If a Probationary Estate Agent (PEA) or Registered Estate Agent (REA) breaches their fiduciary duties, BOVAEP can take severe disciplinary actions. Under Section 30 of Act 242, penalties can include cancellation of registration, suspension of practice for up to three years, a fine not exceeding RM10,000, or a formal reprimand.

2. Can an estate agent represent both the buyer and the seller in Malaysia?

No. Dual agency is strictly prohibited in Malaysia. Under the Malaysian Estate Agency Standards (MEAS), an agent cannot act for two parties with conflicting interests in the same transaction (e.g., buyer and seller, or landlord and tenant) as it is impossible to uphold the fiduciary duty of absolute loyalty to both.

3. Is an agent liable for failing to disclose latent defects?

A latent defect is a hidden flaw that cannot be discovered through a reasonable visual inspection. Generally, an agent is not liable for latent defects unless they were actually aware of the defect and intentionally concealed it. However, agents are expected to disclose "patent defects" (visible defects) and any material facts known to them.

4. How long does the duty of confidentiality last after a transaction concludes?

The duty of confidentiality survives the termination of the agency relationship. It lasts indefinitely. You may never use a former client's confidential information to their detriment or to the advantage of a new client, unless compelled by a court of law.

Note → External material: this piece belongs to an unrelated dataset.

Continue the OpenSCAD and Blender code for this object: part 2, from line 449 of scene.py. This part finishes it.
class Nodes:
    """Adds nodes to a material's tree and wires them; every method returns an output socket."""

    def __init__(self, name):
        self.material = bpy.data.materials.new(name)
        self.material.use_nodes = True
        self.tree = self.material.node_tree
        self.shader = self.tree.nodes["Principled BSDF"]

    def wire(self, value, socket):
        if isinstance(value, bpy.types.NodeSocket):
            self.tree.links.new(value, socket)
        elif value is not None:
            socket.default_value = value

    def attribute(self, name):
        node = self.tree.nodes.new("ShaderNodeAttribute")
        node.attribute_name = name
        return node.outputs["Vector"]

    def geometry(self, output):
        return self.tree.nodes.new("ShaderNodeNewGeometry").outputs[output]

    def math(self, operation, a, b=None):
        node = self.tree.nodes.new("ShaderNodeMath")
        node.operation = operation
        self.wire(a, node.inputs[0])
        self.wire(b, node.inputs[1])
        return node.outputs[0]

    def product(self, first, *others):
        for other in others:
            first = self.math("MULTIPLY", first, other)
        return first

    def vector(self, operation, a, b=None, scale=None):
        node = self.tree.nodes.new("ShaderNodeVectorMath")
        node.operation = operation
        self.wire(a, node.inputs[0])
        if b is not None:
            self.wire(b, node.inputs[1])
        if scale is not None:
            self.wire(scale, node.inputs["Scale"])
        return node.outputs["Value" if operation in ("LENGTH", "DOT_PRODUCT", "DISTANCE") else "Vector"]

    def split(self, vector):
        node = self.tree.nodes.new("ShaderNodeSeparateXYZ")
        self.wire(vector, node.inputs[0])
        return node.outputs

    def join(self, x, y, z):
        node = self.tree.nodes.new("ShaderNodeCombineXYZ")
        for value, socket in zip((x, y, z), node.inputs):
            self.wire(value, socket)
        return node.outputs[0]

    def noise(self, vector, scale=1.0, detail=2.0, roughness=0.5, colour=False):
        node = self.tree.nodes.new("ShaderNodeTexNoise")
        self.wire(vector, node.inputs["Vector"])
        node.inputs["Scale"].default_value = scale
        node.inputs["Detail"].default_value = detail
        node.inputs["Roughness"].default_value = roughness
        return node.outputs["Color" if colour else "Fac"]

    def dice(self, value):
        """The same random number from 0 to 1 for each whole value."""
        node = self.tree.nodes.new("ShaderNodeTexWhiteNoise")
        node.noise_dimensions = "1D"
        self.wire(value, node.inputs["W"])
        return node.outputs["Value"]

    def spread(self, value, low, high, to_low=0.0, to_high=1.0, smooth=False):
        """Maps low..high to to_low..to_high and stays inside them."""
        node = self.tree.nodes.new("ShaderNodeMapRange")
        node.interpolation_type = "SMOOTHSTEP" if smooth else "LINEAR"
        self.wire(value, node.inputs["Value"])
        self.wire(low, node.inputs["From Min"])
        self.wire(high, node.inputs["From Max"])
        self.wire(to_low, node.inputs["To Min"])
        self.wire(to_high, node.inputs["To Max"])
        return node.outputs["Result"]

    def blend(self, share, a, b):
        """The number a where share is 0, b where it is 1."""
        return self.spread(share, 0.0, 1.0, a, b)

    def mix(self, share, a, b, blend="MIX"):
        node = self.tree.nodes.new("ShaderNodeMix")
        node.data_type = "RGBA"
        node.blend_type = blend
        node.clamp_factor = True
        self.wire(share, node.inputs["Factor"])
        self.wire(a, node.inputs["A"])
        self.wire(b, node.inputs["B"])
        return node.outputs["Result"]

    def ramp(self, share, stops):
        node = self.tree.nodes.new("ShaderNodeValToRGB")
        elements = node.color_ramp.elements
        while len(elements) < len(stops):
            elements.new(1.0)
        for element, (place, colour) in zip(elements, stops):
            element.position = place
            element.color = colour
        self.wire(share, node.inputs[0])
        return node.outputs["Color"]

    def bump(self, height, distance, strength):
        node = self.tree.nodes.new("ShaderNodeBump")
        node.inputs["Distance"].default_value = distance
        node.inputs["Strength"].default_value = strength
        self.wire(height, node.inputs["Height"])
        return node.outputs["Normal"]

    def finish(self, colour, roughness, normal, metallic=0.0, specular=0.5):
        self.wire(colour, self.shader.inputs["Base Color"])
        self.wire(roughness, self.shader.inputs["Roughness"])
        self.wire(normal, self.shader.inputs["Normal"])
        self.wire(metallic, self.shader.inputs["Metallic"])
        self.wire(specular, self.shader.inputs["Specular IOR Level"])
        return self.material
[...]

5. What exactly constitutes a "secret profit" under the Contracts Act 1950?

A secret profit is any financial gain, benefit, or commission obtained by the agent in the course of their agency duties that is not disclosed to and approved by the principal. This includes kickbacks from contractors, undisclosed referral fees from bankers, or buying the client's property through a nominee at a lower price to resell it for a profit.